Begin by considering and updating the current year’s budget.

  • Evaluate your budget against actual expenditure.
  • Agree the previous year’s carry over forward balance and the use of reserves and surplus balances.

This information will be used to feed into the planning for the next year’s budget.

2. Incorporate the school development plan

Has anything changed in your school development plan (SDP)?

Incorporate any changes to the SDP into the budget. Assess financial implications and impact of areas such as:

  • forecast pupil numbers
  • likely staffing structure and profile
  • planned projects
  • longer-term curriculum and operational improvements
  • development aspirations.

The longer term financial plan or budget can help to demonstrate the sustainability of the SDP.

3. Identify income sources

The schools formula budget typically accounts for over 90% of annual school income. Pupil numbers determine this funding and therefore the October pupil census return will form the basis for income levels for the new financial year.

Additional and further sources of income will need to be identified.  These may come from other notified grant income such as pupil premium, PE and sports funding and Devolved Formula Capital.

Other government income must be claimed from the local authority, such as business rates and high needs funding.

Non-government, private income may be sourced in the form of donations, lettings, sponsorship, grants and income generated from clubs and events.

4. Estimate salaries

The next step is to estimate resources available to the school, starting with staff salaries, which are the largest component of a school’s budget.

In percentage terms they can range from 75% to 85% of the total budget set. The percentage very much depends upon the priorities set by the school in their SDP.

When calculating salaries and entering them into a budget planner consider the following factors.

  • Employee type (i.e. leadership, teaching, teaching assistant, admin and finance)
  • Start and end dates for contracts
  • Salary grade
  • Salary point (support staff)
  • Full time working equivalent (for teaching staff)
  • Hours worked per week (support staff)
  • Weeks worked per year (support staff)
  • Known leavers and starters
  • Known changes to existing contracts
  • Pay awards
  • Changes to national insurance and pension contributions
  • Increments
  • Pay protection
  • Special or extra allowances (e.g. PPA cover)
  • Maternity leave and cover
  • Secondments
  • Overtime
  • Second posts

5. Assess curriculum and team allocations

Curriculum and departmental allocations are influenced by the SDP. Subject or team leaders should be asked to submit bids based on SDP priorities and should incorporate:

  • money for equipment
  • supply cover for non-contact time to realise plans
  • training requirements, including course costs & cost of supply
  • specific ICT requirements
  • external grants that can be bid for
  • time required to meet with inspectors or advisors.

Bids from subject leaders should be evaluated and decisions made against criteria that ensures:

  • there is a link between the development of the subject and the school’s priorities for the pupils
  • the principles of best value have been met
  • the above process empowers the subject leaders and therefore engenders accountability.

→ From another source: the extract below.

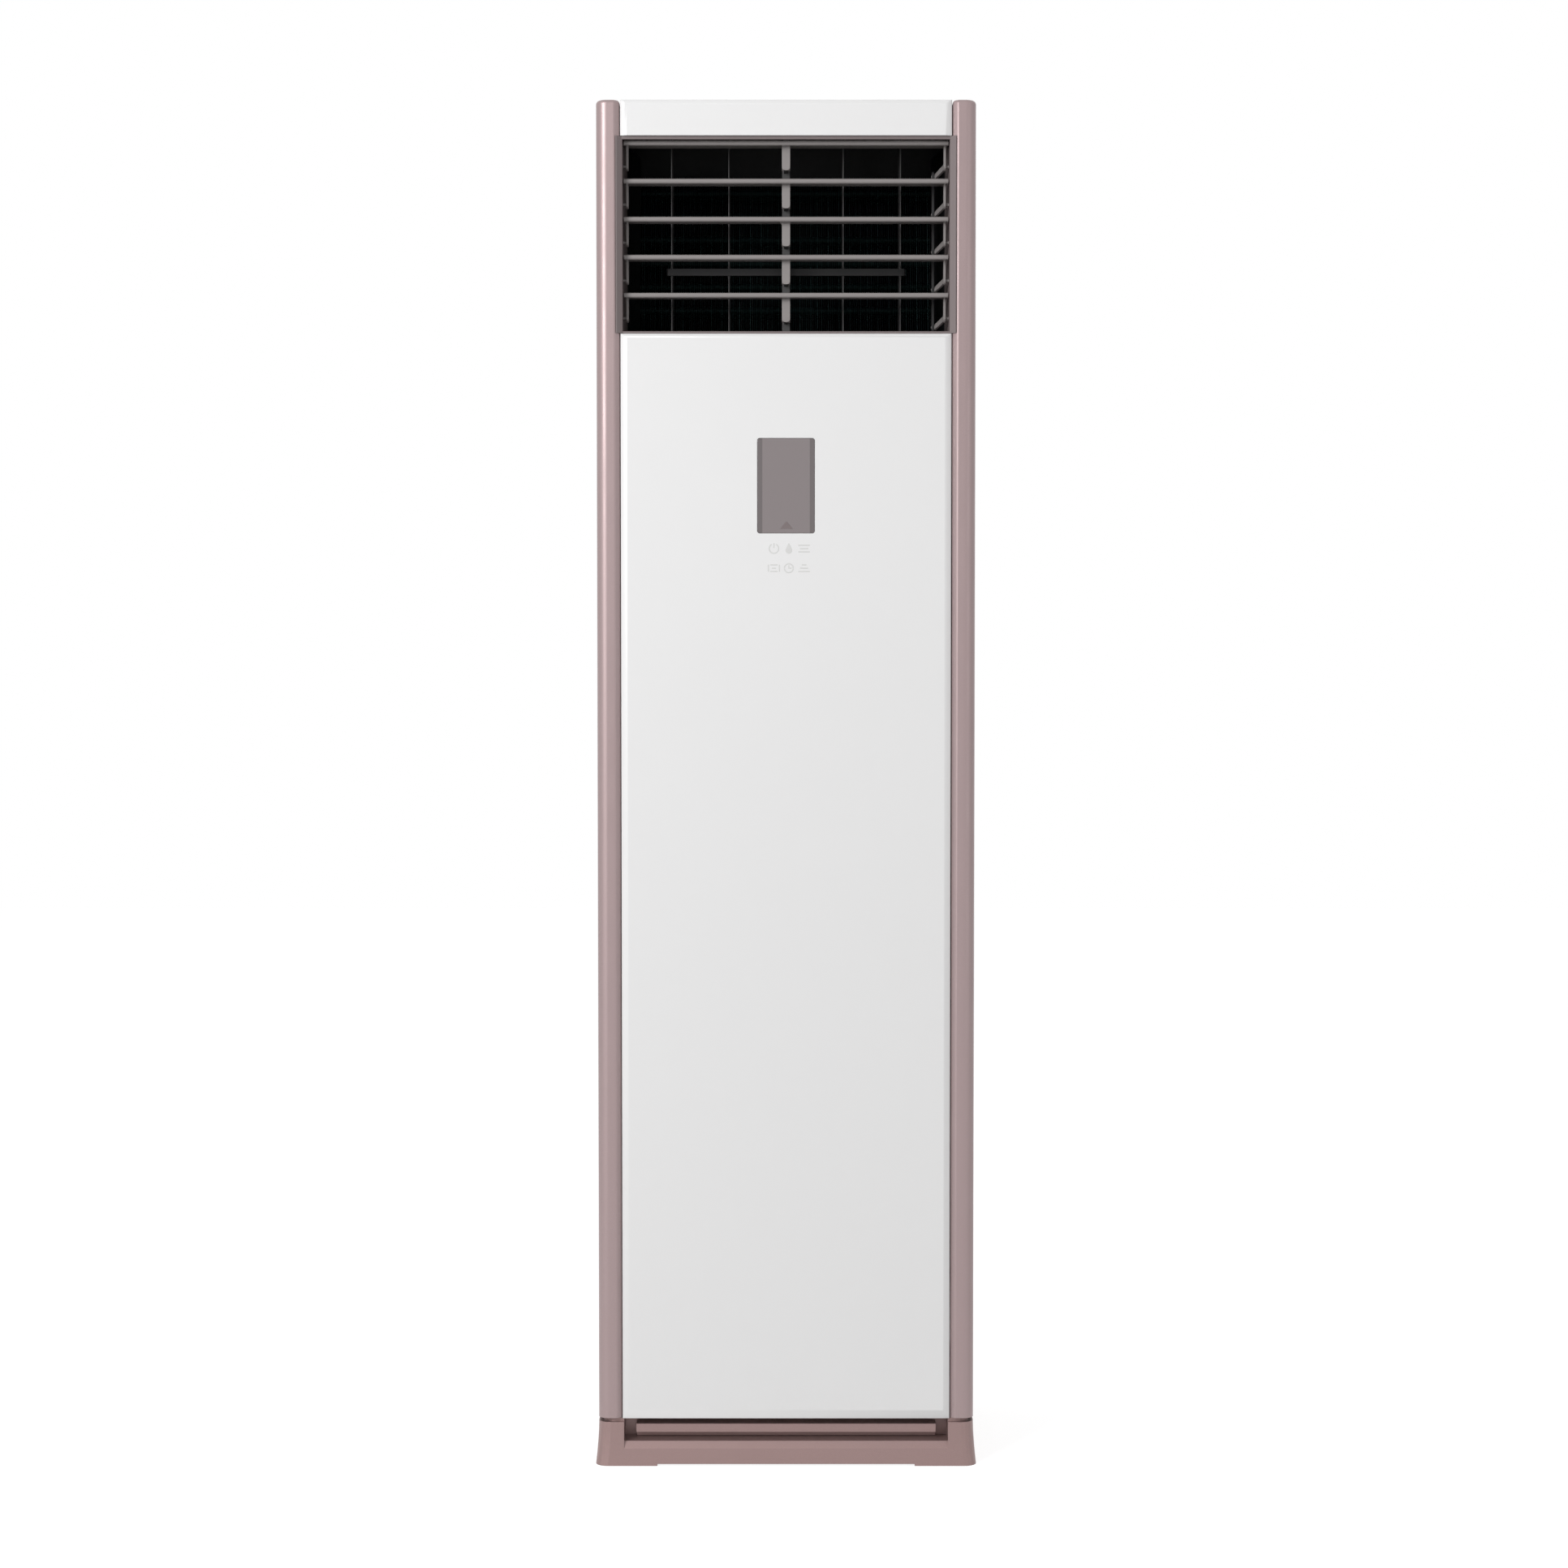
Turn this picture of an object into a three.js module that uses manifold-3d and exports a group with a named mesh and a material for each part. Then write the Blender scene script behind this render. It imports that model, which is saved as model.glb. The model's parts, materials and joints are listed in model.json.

Schools can also use a formula to calculate curriculum and department funding, basing allocations on:

  • the number of students taking a subject,
  • multiplied by the number of classes a subject will be taught to
  • and by assigning each subject with a weighting depending on factors such as specialist equipment required.

It is up to individual schools how they assign weightings. Contingency should be put by within the curriculum budgets to account for any unforeseen expenditure incurred during the year.

6. Estimate remaining expenditure

Remaining expenditure will cover other educational and operational areas such as:

  • catering
  • utilities
  • cleaning
  • premises repairs and maintenance
  • health and safety
  • insurance
  • photocopying and printing
  • telephones
  • ICT – hardware, software, support services and developmental projects
  • professional services and consultancy
  • examinations and assessments.

Relevant contracts should be reviewed and re-tendered where appropriate. In more complex areas such as catering and ICT, the breakdown of expenditure should be developed to provide context for spending and allow for meaningful cost centre allocation, budget monitoring and tracking.

7. Forecast outturn

The forecast outturn should be considered and the possible financial position of the school reviewed. Revisit the budget and its components if necessary.

Be prepared to revisit or renegotiate the income generation strategy in order to get to a forecast outturn which is desirable and acceptable to the school.